Two views of Old San Juan, one year after Hurricane Maria hit Puerto Rico. Source: Lindsey White |
There is universal agreement that the banking industry cannot function without a reliable electrical grid and telecommunications network.
What is unclear is the role the banking industry and its regulators will play in addressing that challenge. For now, many bankers shrug when asked what their industry is doing to facilitate telecommunications and electric grid reform.
"Having a good electrical grid is something that's important to us, but we don't advocate how to go about that. We just stay clear of those types of things," Evertec President and CEO Morgan Schuessler Jr. said in an interview.
The industry's reluctance to be a proactive stakeholder in the matter is partly due to the politicized nature of the infrastructure debates on the island, where the government owns utilities like the Puerto Rico Electric Power Authority. PREPA is the sole provider of electricity in Puerto Rico. It is also in the midst of bankruptcy proceedings and negotiating with bondholders to restructure its $9 billion debt.
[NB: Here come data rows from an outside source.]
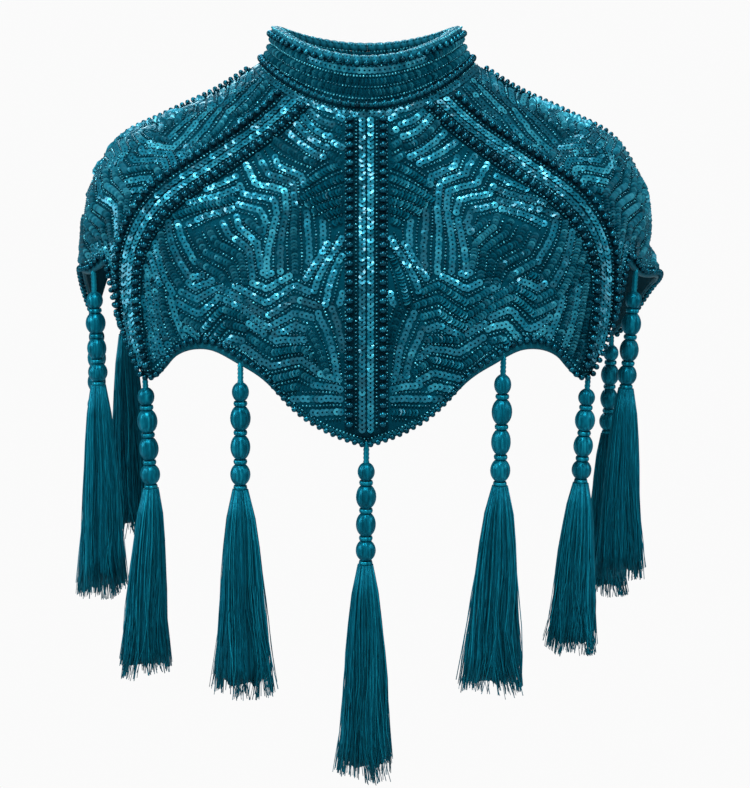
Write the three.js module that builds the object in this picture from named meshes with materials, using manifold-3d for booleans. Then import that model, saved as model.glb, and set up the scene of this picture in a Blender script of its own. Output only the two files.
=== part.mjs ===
// A beaded tassel capelet, worn on the shoulders: seven flared gores under pearl bands,
// a stand collar, and tassels hung from its scalloped hem. Millimetres, +Z up, the front
// faces -Y, the origin is the middle of the neck ring at the height of the side neck.
import * as THREE from 'three';
import { mergeVertices } from 'three/addons/utils/BufferGeometryUtils.js';
import Module from 'manifold-3d';

const wasm = await Module();
wasm.setup();

// Driving dimensions
const CLOTH = 1.8; // sequinned net on its backing cloth
const SEAM_GAP = 0.3;
const BAND_WIDTH = 30;
const BAND_THICKNESS = 1.2;
const BAND_MARGIN = 0.5; // of bare gore beyond a band's edge, where the gore's grid turns
const PEARL_ROW_OFFSET = 11.5; // from a band's middle to each of its two pearl rows
const PEARL_ROW_HEIGHT = 4.5;
const PEARL_ROW_FOOT = 2.4;
const COLLAR_THICKNESS = 2;
const COLLAR_ROLL_RADIUS = 3.6;
const NECK_CORD_RADIUS = 2.6;
const UNDERLAP_WIDTH = 24;
const UNDERLAP_THICKNESS = 1.2;
const GORE_ROWS = 10;
const GORE_COLUMNS = 9; // between the two bands that edge a gore

// The form, as level rings around the body. A row is 40 mm further down the cloth than the
// one before. side, front and back are the ring's reach from the axis, and sideZ, frontZ and
// backZ its height there. square rounds its corners, and crest lifts its sides over the
// shoulders.
const RING_STEP = 40;
const RINGS = [
  { side: 74, front: 71, back: 66, sideZ: 0, frontZ: -29, backZ: -8, square: 2, crest: 2 },
  { side: 109, front: 86, back: 82, sideZ: -22.5, frontZ: -65, backZ: -46, square: 2.05, crest: 2.2 },
  { side: 148, front: 99, back: 95, sideZ: -40.5, frontZ: -102, backZ: -84, square: 2.2, crest: 2.4 },
  { side: 183, front: 112, back: 109, sideZ: -58.5, frontZ: -140, backZ: -115, square: 2.4, crest: 2.5 },
  { side: 203.5, front: 122, back: 119, sideZ: -91, frontZ: -178, backZ: -151, square: 2.5, crest: 2.4 },
  { side: 208, front: 129, back: 125, sideZ: -131, frontZ: -217, backZ: -188, square: 2.55, crest: 2.2 },
  { side: 210, front: 134, back: 127, sideZ: -170, frontZ: -256, backZ: -226, square: 2.4, crest: 2.1 },
  { side: 208, front: 135, back: 126, sideZ: -210, frontZ: -295, backZ: -265, square: 2.3, crest: 2 },
];

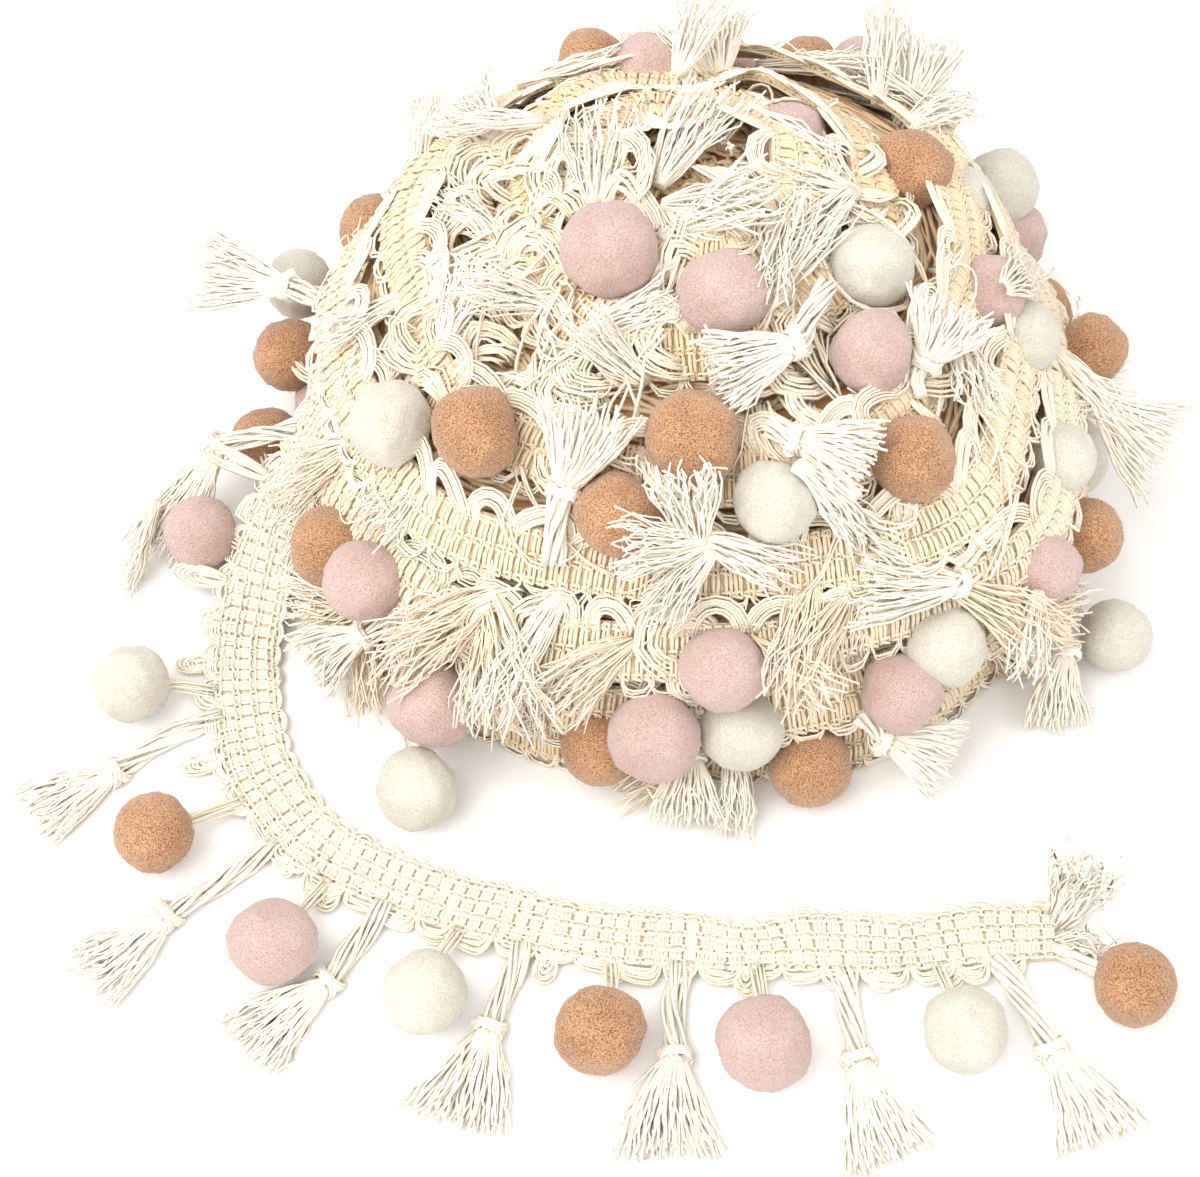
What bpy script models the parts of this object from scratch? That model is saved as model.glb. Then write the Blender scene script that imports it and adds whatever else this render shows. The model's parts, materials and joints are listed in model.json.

In June, the Commonwealth’s governor signed a bill allowing the government to partially privatize PREPA — something that the banking and business communities say would be a positive step. As the island receives billions of dollars in federal Maria-related aid, many are optimistic that it could be the stimulus Puerto Rico needs following years of struggle due to a contracting economy, soaring unemployment and poverty levels, and defaults on government debt.
But change is unlikely to come swiftly or easily.
"The reason why we are fiscally and economically where we are today on infrastructure is because for the last 60 years there has not been sufficient private sector leadership to exert change in the island," said OFG Bancorp's Fernández. "And the reason why there has not been private sector leadership is because that private sector for the last 60 years has been in bed with the government, central and municipal. While that continues to exist Puerto Rico will never change for the better. To me, that is what most worries me about the future."